Column still distillation involves a single stage. The wash is heated in a tall column still that has multiple plates or trays with holes or valves. As the wash rises up the column, it meets steam that condenses some of its alcohol on each plate. The condensed liquid flows back down the column through the holes or valves, while the uncondensed vapor rises up to the next plate. This process repeats until only high-proof alcohol reaches the top of the column. The distilled spirit has an alcohol content of about 94% to 96% and is collected as new make spirit.

whisky distill
whisky distillation system 2


Maturation is the process of aging the new make spirit in wooden casks for at least three years before bottling it as whisky. Maturation allows the spirit to interact with the wood and oxygen, which impart color, flavor, aroma, and complexity to the whisky. The type of wood, size of cask, previous use of cask, and storage conditions can affect the maturation process and the final character of the whisky.

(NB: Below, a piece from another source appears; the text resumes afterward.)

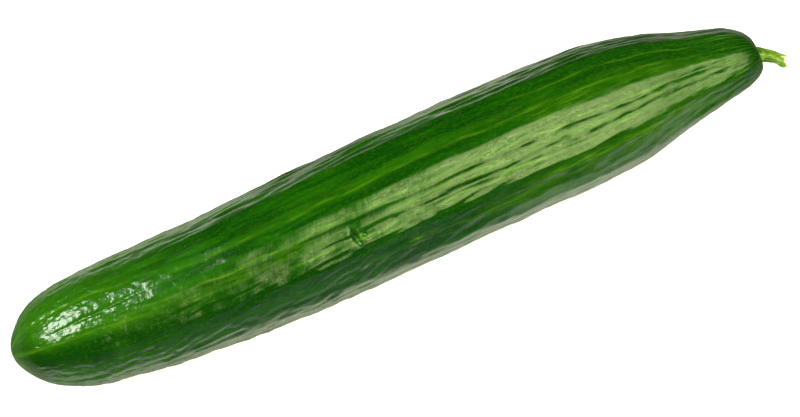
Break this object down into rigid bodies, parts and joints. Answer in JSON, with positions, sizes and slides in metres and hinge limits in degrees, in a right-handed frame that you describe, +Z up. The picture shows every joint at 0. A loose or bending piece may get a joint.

The most common types of wood used for whisky casks are American oak and European oak. American oak is usually used for bourbon and Tennessee whiskey production, while European oak is usually used for sherry and wine production. The previous use of the cask can impart flavors such as vanilla, caramel, honey, spice, nut, fruit, and smoke to the whisky. The size of the cask can affect the rate of maturation and the intensity of flavor. Smaller casks have a larger surface area to volume ratio, which means more contact between the wood and the spirit and faster maturation and flavor extraction. Larger casks have a smaller surface area to volume ratio, which means less contact between the wood and the spirit and slower maturation and flavor extraction.

The storage conditions can also affect the maturation process and the final character of the whisky. The temperature, humidity, air quality, and location of the warehouse can influence the rate of evaporation, oxidation, and chemical reactions that occur in the cask. The whisky can lose some of its alcohol and water content through evaporation, which is known as the angel’s share. The whisky can also gain some of the flavors and aromas from the surrounding environment, such as sea salt, peat smoke, or flowers.


Whisky making process is a complex and fascinating craft that involves science, art, and tradition. Whisky can be made from different grains, yeasts, waters, distillation methods, and maturation methods, resulting in a wide range of styles and flavors. Whisky can be enjoyed neat, on the rocks, with water, or in cocktails. Whisky can also be appreciated for its history, culture, and craftsmanship.